= The task =
State the number of lines, and only that number, in which the word "shown" appears.

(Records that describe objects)
⁂
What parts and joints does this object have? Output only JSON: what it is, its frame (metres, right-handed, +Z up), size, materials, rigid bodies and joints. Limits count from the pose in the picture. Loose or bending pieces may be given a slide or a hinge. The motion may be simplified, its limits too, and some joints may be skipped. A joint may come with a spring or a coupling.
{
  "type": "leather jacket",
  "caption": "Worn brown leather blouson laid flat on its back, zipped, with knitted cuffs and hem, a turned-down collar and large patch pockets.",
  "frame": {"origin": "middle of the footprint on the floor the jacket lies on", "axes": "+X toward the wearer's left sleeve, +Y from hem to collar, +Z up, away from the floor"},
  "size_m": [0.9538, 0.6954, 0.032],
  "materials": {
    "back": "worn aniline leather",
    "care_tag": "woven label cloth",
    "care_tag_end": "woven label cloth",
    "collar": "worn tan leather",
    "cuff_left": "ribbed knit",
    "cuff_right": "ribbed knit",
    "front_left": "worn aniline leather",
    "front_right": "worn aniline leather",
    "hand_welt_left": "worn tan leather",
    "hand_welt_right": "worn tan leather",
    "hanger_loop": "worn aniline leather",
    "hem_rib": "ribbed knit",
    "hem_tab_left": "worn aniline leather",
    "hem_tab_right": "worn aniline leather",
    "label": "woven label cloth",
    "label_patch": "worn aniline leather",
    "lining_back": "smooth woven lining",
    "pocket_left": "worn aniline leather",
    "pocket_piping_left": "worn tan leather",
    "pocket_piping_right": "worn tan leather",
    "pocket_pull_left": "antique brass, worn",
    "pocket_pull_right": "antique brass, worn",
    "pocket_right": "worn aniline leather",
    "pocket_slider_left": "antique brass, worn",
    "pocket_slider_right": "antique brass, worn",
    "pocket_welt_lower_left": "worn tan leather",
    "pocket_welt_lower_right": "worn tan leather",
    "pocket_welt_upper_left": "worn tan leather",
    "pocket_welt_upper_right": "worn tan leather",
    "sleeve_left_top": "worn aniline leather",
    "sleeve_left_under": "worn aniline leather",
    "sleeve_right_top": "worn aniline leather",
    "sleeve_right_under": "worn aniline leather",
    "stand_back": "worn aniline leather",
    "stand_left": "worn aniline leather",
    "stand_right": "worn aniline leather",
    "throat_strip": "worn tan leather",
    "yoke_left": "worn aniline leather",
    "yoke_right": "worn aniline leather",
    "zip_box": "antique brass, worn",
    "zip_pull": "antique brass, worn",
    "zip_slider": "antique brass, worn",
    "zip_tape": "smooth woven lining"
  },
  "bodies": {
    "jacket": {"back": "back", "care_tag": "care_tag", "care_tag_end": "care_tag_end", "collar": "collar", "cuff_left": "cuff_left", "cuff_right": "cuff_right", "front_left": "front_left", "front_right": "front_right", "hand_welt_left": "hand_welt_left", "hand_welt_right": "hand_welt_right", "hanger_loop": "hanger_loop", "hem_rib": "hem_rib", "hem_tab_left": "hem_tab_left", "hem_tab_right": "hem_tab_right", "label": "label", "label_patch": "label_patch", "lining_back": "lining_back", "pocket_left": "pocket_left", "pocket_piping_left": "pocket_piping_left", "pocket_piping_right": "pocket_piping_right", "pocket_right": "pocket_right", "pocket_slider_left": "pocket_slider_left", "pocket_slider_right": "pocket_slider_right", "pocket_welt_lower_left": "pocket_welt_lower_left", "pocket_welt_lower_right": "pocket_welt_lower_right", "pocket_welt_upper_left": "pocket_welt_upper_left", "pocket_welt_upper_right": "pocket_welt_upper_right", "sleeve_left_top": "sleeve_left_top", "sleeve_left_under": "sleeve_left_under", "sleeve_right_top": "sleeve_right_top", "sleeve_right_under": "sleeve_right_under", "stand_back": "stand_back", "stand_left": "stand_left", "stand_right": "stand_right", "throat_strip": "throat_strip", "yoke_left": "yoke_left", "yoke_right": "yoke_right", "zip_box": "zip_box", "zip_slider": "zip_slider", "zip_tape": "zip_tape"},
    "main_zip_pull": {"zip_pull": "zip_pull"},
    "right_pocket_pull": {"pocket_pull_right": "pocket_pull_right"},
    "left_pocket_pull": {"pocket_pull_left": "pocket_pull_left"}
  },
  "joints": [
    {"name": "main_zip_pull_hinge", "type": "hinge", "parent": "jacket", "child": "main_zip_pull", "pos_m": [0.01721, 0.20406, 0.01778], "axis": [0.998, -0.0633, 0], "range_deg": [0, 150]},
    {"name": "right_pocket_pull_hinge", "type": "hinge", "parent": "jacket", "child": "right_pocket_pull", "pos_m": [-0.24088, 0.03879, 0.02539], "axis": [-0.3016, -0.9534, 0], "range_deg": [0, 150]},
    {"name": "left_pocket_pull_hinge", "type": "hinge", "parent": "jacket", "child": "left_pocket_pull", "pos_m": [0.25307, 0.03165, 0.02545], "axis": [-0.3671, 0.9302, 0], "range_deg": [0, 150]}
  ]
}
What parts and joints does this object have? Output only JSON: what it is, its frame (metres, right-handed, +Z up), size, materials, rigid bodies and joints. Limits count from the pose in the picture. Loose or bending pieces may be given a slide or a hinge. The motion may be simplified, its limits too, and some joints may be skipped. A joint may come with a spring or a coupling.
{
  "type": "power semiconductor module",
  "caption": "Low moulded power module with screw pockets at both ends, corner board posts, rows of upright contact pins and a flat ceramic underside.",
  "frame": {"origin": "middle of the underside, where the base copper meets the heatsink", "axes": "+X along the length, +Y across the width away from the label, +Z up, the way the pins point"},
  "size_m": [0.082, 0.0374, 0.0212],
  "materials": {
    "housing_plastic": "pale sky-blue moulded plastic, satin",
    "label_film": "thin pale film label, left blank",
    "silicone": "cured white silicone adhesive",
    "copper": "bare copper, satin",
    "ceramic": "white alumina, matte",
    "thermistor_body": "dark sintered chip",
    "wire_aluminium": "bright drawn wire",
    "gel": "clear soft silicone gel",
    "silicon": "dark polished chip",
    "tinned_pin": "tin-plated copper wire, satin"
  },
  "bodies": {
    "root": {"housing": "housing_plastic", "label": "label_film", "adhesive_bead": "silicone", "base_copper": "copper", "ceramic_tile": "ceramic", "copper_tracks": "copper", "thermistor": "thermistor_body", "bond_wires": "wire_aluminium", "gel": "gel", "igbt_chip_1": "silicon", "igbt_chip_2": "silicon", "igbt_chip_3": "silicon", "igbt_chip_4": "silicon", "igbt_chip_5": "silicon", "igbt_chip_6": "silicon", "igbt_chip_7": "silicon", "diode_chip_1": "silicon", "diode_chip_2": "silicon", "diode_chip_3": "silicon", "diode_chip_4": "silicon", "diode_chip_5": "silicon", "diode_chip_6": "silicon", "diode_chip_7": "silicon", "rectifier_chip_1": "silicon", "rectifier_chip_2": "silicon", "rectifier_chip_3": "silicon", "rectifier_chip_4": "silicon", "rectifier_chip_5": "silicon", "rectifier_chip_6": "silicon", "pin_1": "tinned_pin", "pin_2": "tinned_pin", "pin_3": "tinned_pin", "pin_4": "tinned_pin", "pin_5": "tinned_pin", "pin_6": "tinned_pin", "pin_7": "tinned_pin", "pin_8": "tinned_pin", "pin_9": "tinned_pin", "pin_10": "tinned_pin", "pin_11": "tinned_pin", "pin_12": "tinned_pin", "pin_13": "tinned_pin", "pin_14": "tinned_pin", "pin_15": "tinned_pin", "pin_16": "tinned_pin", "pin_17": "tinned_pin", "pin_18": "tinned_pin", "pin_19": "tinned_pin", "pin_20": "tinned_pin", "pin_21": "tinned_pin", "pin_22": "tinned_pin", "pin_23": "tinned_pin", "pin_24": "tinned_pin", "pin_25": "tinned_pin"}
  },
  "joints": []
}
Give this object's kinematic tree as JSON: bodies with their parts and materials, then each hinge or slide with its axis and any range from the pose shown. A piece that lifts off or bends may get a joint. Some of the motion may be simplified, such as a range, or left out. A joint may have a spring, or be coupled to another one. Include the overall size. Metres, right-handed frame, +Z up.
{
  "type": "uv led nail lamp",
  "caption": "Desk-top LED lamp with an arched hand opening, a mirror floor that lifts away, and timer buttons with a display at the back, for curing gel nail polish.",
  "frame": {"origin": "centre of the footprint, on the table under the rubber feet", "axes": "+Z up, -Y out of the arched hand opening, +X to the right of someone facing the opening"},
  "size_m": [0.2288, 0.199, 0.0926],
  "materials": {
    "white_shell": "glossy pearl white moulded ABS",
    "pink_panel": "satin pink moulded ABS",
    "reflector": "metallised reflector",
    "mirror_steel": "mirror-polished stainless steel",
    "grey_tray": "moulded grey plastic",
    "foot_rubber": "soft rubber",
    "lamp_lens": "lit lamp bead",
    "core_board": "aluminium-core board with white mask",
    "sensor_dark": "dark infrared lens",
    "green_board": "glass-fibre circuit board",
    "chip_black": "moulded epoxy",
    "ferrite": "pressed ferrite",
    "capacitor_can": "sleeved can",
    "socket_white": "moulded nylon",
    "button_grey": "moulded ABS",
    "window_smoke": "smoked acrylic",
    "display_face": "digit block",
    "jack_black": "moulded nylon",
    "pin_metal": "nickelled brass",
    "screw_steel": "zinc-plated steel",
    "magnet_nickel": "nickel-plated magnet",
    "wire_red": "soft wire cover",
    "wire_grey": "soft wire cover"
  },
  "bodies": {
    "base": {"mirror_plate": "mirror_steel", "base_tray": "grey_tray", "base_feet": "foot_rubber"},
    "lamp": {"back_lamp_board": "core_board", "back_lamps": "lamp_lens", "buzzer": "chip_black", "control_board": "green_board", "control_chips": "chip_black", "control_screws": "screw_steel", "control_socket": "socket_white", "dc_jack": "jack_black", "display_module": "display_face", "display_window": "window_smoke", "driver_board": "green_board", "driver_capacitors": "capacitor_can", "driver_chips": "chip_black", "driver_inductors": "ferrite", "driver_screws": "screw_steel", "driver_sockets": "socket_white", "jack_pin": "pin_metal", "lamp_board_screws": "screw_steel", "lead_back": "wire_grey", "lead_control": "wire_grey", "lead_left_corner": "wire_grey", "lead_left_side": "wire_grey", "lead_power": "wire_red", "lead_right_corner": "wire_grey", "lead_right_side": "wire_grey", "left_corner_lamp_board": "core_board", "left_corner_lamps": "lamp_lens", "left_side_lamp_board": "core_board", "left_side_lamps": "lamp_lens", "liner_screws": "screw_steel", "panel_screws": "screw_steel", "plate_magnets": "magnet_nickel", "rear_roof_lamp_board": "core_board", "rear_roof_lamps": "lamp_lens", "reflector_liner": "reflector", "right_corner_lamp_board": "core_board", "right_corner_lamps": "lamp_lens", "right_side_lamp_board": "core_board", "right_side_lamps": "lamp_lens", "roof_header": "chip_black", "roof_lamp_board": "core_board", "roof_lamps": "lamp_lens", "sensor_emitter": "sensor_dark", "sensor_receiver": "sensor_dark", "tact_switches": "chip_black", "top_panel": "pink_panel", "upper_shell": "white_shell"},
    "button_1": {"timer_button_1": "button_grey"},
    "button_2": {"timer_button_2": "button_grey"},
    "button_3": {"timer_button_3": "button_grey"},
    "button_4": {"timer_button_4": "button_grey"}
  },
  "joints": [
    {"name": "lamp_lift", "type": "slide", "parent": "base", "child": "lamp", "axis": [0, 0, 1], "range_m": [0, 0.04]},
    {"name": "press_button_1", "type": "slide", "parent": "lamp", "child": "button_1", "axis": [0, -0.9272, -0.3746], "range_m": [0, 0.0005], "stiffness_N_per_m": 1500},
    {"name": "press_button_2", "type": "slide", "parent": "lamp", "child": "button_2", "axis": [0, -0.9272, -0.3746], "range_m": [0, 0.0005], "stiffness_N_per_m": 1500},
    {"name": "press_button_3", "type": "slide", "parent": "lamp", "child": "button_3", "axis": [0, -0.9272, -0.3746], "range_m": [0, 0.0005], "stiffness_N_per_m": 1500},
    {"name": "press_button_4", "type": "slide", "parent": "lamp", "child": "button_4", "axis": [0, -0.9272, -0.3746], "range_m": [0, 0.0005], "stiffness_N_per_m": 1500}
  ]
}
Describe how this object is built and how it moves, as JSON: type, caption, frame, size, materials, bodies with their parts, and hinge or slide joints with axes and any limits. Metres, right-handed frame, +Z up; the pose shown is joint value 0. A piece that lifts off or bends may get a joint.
⁂
= Solution for this problem =
2